With those discoveries they have concluded that animals have sentience – the ability to have a conscious experience, to compare and understand experience, to have an internal representation of what is going on in their lives – in effect, to know that they know.
And even more, to have a feeling about it – good or bad.
The late Jaak Panksepp, professor emeritus of the department of psychology at Bowling Green State University, in Ohio, was one of the first to show that many of the secondary ‘social’ emotions present in humans were also there in animals: separation distress; sexual attraction and lust; social attachment and bonding; and joy in play.
He and other scientists demonstrated, for instance, that rats can chirp with joy when tickled, bonding with their human playmates, that dogs, chimps and many other species have their own particular laugh when they find something funny or when anticipating roughhousing or play.
These secondary emotions are the more complicated variety as they require reflection and choice – a weighing up of the effects of different actions.

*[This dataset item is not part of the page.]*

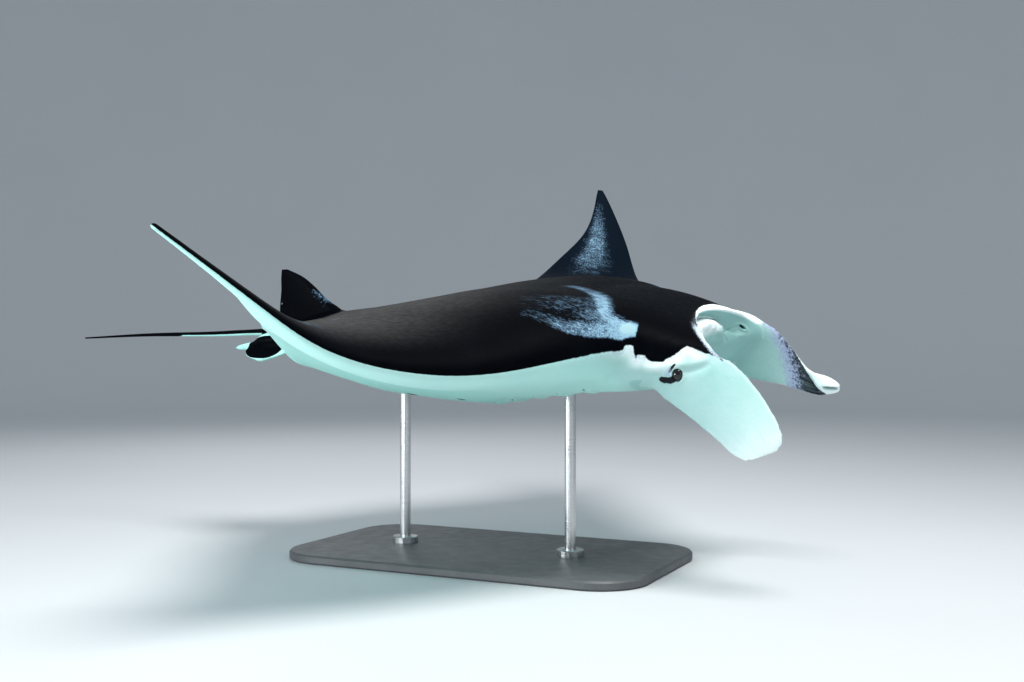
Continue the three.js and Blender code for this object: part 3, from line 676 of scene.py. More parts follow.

Without human speech, animals cannot prove to us that they think the same way we do about a certain situation.
But the evidence all points to some uncomfortable truths. And that brings us back to lobsters.
Jeffrey M. Masson, co-author (with Susan McCarthy) of When Elephants Weep: The Emotional Lives of Animals spelled out some of those discomfiting questions, one by one: ‘What are the implications of finding that animals lead emotional lives? Must we change our relationships with them? Have we obligations to them? Is testing products for humans on animals defensible? Is experimentation on animals ethical? Can we confine them for our edification? Kill them to cover, sustain and adorn ourselves? Should we cease eating animals who have complex social lives, are capable of passionate relations with one another and desperately love their children?’
The point, as David Wallace got to, is that if a lobster feels pain, and knows it, we are in even deeper ethical waters, as he noted to Gourmet’s readers, ‘about what the adjective in a phrase like ‘The Magazine of Good Living’ is really supposed to mean.’
In fact, if animals know and think and feel as we do, when it comes to our lives, this just about changes everything.